Y en la otra mitad de su alma, eso sí algo más grande, su Punta Umbría, la flecha de la costa de la luz, la maravilla onubense, la cuna de sus amores, la pasión de sus marineros. De ella, ni falta hace que hable, pues sus arenas blancas susurran por si solas la majestuosidad de la mar, señora incuestionable de su pueblo. Su ría, la envidia de los señoritos, el parque de los chiquillos en las tardes de verano. El olor a salitre y a pino. La espuma blanca del oleaje contra el espigón, la magia de los Enebrales, el atardecer dorado de la playa. Los puntaumbrieños a la puerta de las casas, la plaza abarrotá. El pescao fresco, las coquinas, las gambas… El buen comer, madre mía. No sé puede aguantá lo bonito que es su hogar, su pueblo, y repite, su Punta Umbría.
  
Tampoco no se olvida de la gracia gaditana, la Alhambra y mala follá Granaína, la hermosura cordobesa, el aceite de Jaén, su pasado almeriense... Todas son pa rabia de gusto, verdaderas joyas provinciales,  pero ésta es su historia, y su ser es ante todo puntaumbrieño por nacimiento e hispalense por devoción. 

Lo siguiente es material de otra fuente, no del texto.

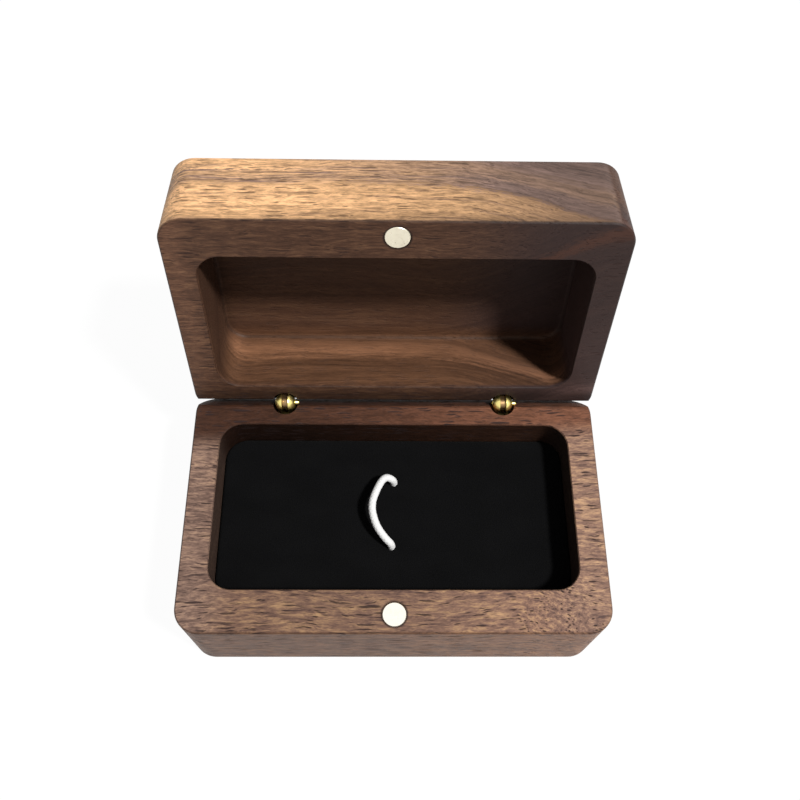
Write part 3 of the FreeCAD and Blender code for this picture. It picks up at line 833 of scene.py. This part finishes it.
def make_velvet_material():
    """Black velvet: the pile leans in patches, and each patch catches the light a little differently."""
    velvet = Shader("black_velvet")
    place = velvet.split(velvet.object_place())
    lean = velvet.noise(place, VELVET_LEAN)
    tufts = velvet.noise(place, VELVET_TUFTS)
    light = 1.0 + lean * VELVET_LEAN_SHARE + tufts * VELVET_TUFTS_SHARE
    velvet.bump(tufts + lean * VELVET_LEAN_HIGH, VELVET_RELIEF, CLOTH_RELIEF_SHOWS)
    rough = VELVET_ROUGH + tufts * VELVET_TUFTS_ROUGH
    velvet.finish(Base_Color=velvet.shade(VELVET_COLOUR, light), Roughness=rough)
    return velvet.finish(Specular_IOR_Level=VELVET_SPECULAR, Sheen_Weight=VELVET_SHEEN,
                         Sheen_Roughness=VELVET_SHEEN_ROUGH)


def make_elastic_material():
    """White braided elastic: soft yarn over rubber, greyer between the yarns."""
    elastic = Shader("white_elastic")
    fuzz = elastic.noise(elastic.split(elastic.object_place()), YARN_FUZZ)
    colour = elastic.mix(fuzz.ramp(*YARN_EDGE), YARN_LOW, YARN_HIGH)
    elastic.bump(fuzz, YARN_RELIEF, CLOTH_RELIEF_SHOWS)
    rough = YARN_ROUGH + fuzz * YARN_FUZZ_ROUGH
    return elastic.finish(Base_Color=colour, Roughness=rough, Sheen_Weight=YARN_SHEEN)


def make_foam_material():
    """Grey foam with open pores."""
    foam = Shader("grey_foam")
    distance, luck = foam.cells(foam.split(foam.object_place()), FOAM_CELLS)
    pore = (distance + luck * FOAM_LUCK).fall(*FOAM_WALL)
    foam.bump(0.0 - pore, FOAM_RELIEF, FOAM_RELIEF_SHOWS)
    colour = foam.mix(pore, FOAM_COLOUR, FOAM_PORE_COLOUR)
    return foam.finish(Base_Color=colour, Roughness=FOAM_ROUGH - pore * FOAM_PORE_ROUGH)


def make_card_material():
    """Grey card, with the marks of its pulp."""
    card = Shader("grey_card")
    pulp = card.noise(card.split(card.object_place()), CARD_PULP)
    card.bump(pulp, CARD_RELIEF, CARD_RELIEF_SHOWS)
    colour = card.mix(pulp.levels(0.0, 1.0), CARD_DARK, CARD_LIGHT)
    return card.finish(Base_Color=colour, Roughness=CARD_ROUGH + pulp * CARD_PULP_ROUGH)


def dress(node, material):
    """Gives a CAD node that is shown as it is its material."""
    for slot in NODES[node].material_slots:
        slot.material = material


dress("base_block", make_base_walnut())
dress("lid_block", make_lid_walnut())
dress("base_magnet", make_nickel("base_nickel", BASE_NICKEL, BASE_NICKEL_WEAR))
dress("lid_magnet", make_nickel("lid_nickel", LID_NICKEL, LID_NICKEL_WEAR))
dress("pad_foam", make_foam_material())
dress("pad_board", make_card_material())

# ---------------------------------------------------------------- mesh helpers

ALONG_X = Matrix.Rotation(math.pi / 2, 4, "Y")

# How many sides the round shapes have.
BALL_SIDES = 96
BALL_ROWS = 40
BARREL_SIDES = 64
PIN_SIDES = 48


def add_piece(name, mesh, material, body, slot_name, *nodes):
    """A piece of the case that stands for CAD nodes and moves with a body."""
    mesh.materials.clear()
    mesh.materials.append(material)
    piece = bpy.data.objects.new(name, mesh)
    bpy.context.scene.collection.objects.link(piece)
    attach(piece, body)
    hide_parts(*nodes)
    return piece


def settled(piece, *modifiers):
    """The mesh of an object with modifiers, given as (kind, settings), worked into it."""
    for kind, settings in modifiers:
        modifier = piece.modifiers.new(kind.lower(), kind)
        for key, value in settings.items():
            setattr(modifier, key, value)
    graph = bpy.context.evaluated_depsgraph_get()
    mesh = bpy.data.meshes.new_from_object(piece.evaluated_get(graph))
    bpy.data.objects.remove(piece)
    return mesh


def loose_object(mesh):
    """An object to work on, which isn't a piece of the case."""
    piece = bpy.data.objects.new("blank", mesh)
    bpy.context.scene.collection.objects.link(piece)
    return piece


def written(shape, name):
    """A mesh with a bmesh's shape. The bmesh is freed."""
    mesh = bpy.data.meshes.new(name)
    shape.to_mesh(mesh)
    shape.free()
    return mesh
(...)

Ha tenido que volar, pero lleva en la sangre más que nunca la gracia del sentir andalú. Jamás supo cantá ni bailá. Pero escucha su cante y se le llena el alma de alegría, las venas de algarabía y no hay dificultad que la supere. Su cuerpecillo y su mente laten con la maestría de la música de sus paisanos y se abandona al recuerdo de las mágicas noches del sur de su península. Gracias da día sí y día también por ser una morena de Andalucía, por El Rocío y la romería ¡Qué bonito su verde y blanco! ¡Qué trabajadores sus abuelos, sus padres! ¡Cuánto les ha costao sacarla pa lante, pero qué bien hecha les ha queao esa tierra suya!


Tumbada en una cama madrileña se emociona esa andaluza al pensar en el momento de volver al sol y los sabores de su infancia, segura de que no olvidará de dónde viene ni a dónde volverá.